Once our app has become wedged, we get a view on what is going on either by attaching IntelliJ IDEA to the app’s main process, or by running jstack against it (via ssh). These methods provide the same information. What we find is that each of the worker threads is almost always stuck in one of two places:

  1. In the “Runtime.getRuntime().exec()” call that is attempting to launch the child process for the job.

  2. In the call to create the socket that will be used to communicate with the child process, “new Socket()”

We can ssh into the container hosting the app. We have looked around, and have yet to find a reason for the problem. We have checked for an “out of resource” condition. There is plenty of free memory, plenty of file handles, no/few zombie socket connections, and plenty of CPU. We may or may not have reached a point where the assigned process ids have wrapped around from their max value of 32768.

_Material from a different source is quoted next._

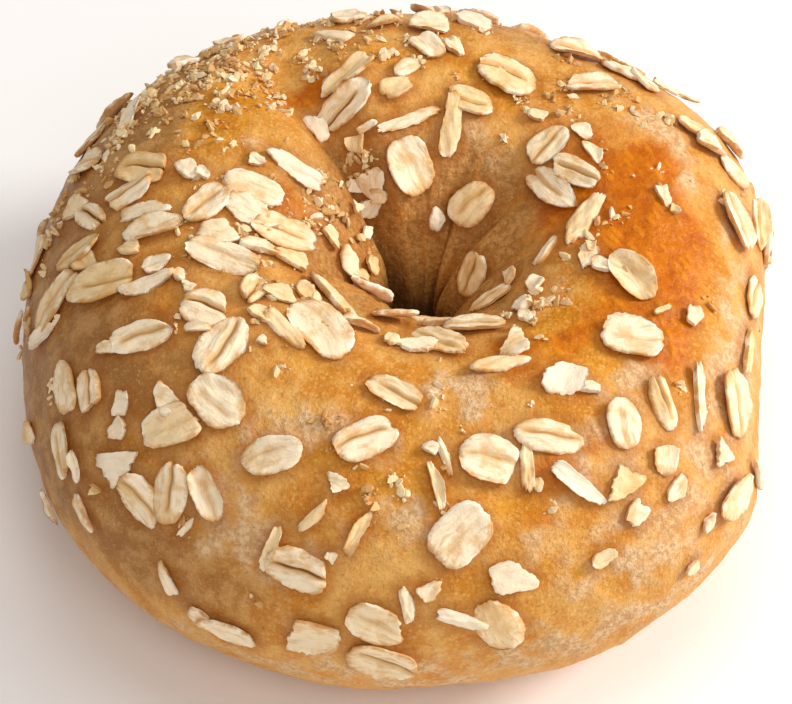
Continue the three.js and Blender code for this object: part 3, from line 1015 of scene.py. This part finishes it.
# Floor, light and camera, in metres
TARGET = Vector((-0.45, 0.5, 19.8)) * MM
CAMERA_DISTANCE = 430 * MM
CAMERA_ELEVATION = math.radians(47.5)
CAMERA_LENS = 136.2
CAMERA_SENSOR = 36
FLOOR_SIZE = 3
ROOM_LIGHT = 0.36
LIGHTS = [  # name, place, size, power, colour
    ("window", (0.82, 0.12, 0.46), 0.34, 7.6, (1, 0.985, 0.96)),
    ("overhead", (0.1, 0.1, 0.9), 0.5, 1.6, (1, 0.99, 0.97)),
    ("front fill", (0.2, -0.7, 0.75), 0.6, 2.8, (1, 0.98, 0.96)),
]


def plain_material(name, colour, roughness):
    f = Finish(name)
    f.shader.inputs["Base Color"].default_value = colour
    f.shader.inputs["Roughness"].default_value = roughness
    return f.material


def make_floor():
    bm = bmesh.new()
    bmesh.ops.create_grid(bm, x_segments=1, y_segments=1, size=FLOOR_SIZE)
    data = bpy.data.meshes.new("floor")
    bm.to_mesh(data)
    bm.free()
    floor = bpy.data.objects.new("floor", data)
    bpy.context.scene.collection.objects.link(floor)
    data.materials.append(plain_material("pale floor", paint(255, 252, 250), 0.6))


def make_light(name, place, size, power, colour):
    lamp = bpy.data.lights.new(name, "AREA")
    lamp.shape = "DISK"
    lamp.size = size
    lamp.energy = power
    lamp.color = colour
    holder = bpy.data.objects.new(name, lamp)
    holder.location = Vector(place)
    holder.rotation_euler = (TARGET - holder.location).to_track_quat("-Z", "Y").to_euler()
    bpy.context.scene.collection.objects.link(holder)


def make_camera():
    data = bpy.data.cameras.new("camera")
    data.lens = CAMERA_LENS
    data.sensor_width = CAMERA_SENSOR
    camera = bpy.data.objects.new("camera", data)
    reach = Vector((0, -math.cos(CAMERA_ELEVATION), math.sin(CAMERA_ELEVATION))) * CAMERA_DISTANCE
    camera.location = TARGET + reach
    camera.rotation_euler = (-reach).to_track_quat("-Z", "Y").to_euler()
    bpy.context.scene.collection.objects.link(camera)
    bpy.context.scene.camera = camera


make_floor()
for light in LIGHTS:
    make_light(*light)
make_camera()
world = bpy.data.worlds.new("soft room")
world.use_nodes = True
world.node_tree.nodes["Background"].inputs["Color"].default_value = (1, 0.99, 0.98, 1)
world.node_tree.nodes["Background"].inputs["Strength"].default_value = ROOM_LIGHT
bpy.context.scene.world = world
bpy.context.scene.view_settings.view_transform = "Standard"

When we run a “ps -e” in one of these instances, the command will often lock up. When this occurs, doing a simpler “ps” will complete, suggesting that it is the ps command attempting to get some of the extra information that it is displaying that is causing the hang. Sure enough, if we compare the output of the two commands, there will be a one to one correspondence between output lines. If we take the process id of the first process that was output by only the second command, which will and we run this command:

cat /proc/<pid>/cmdline

The command locks up. So this is the most precise smoking gun that we have been able to find. We have googled on this condition, and found a number of articles that discuss this condition. Doing so has provided no fix for this issue, nor any real explanation as to why this is occurring. The most concrete suggestion is that we update our kernel version. This is something we would prefer to not have to do. We are running the most recent version of Centos 8 off of DockerHub. Neither this OS version nor its accompanying kernel version have been mentioned in any of the articles we have found.

Killing the Java app and restarting it in the same container immediately leads to the problem occurring again. So something outside of the app’s process is clearly out of whack. We’re guessing that we’ve exhausted some resource, but which one?

There’s a second condition that we have seen when viewing one of our wedged apps. Only in some cases, when we do a “ps”, we see 8 of the following processes running:

/usr/lib/jvm/java-17-amazon-corretto/lib/jspawnhelper

If we kill these processes, 8 more jobs get picked up but then the system locks up again after processing these 8 jobs. We assume that one of these processes is involved in each launch of one of our subprocesses. We don’t find any instances of this process when looking at a non-wedged container, so it appears that these processes are normally very short lived. Googling for problems with this process has not provided any info that lead to a fix to our problem.

What causes this unhealthy environment that we are seeing? How can we get eyes on the ultimate explanation of the problem? Is there some resource we’ve run out of, and if so, how can we see this?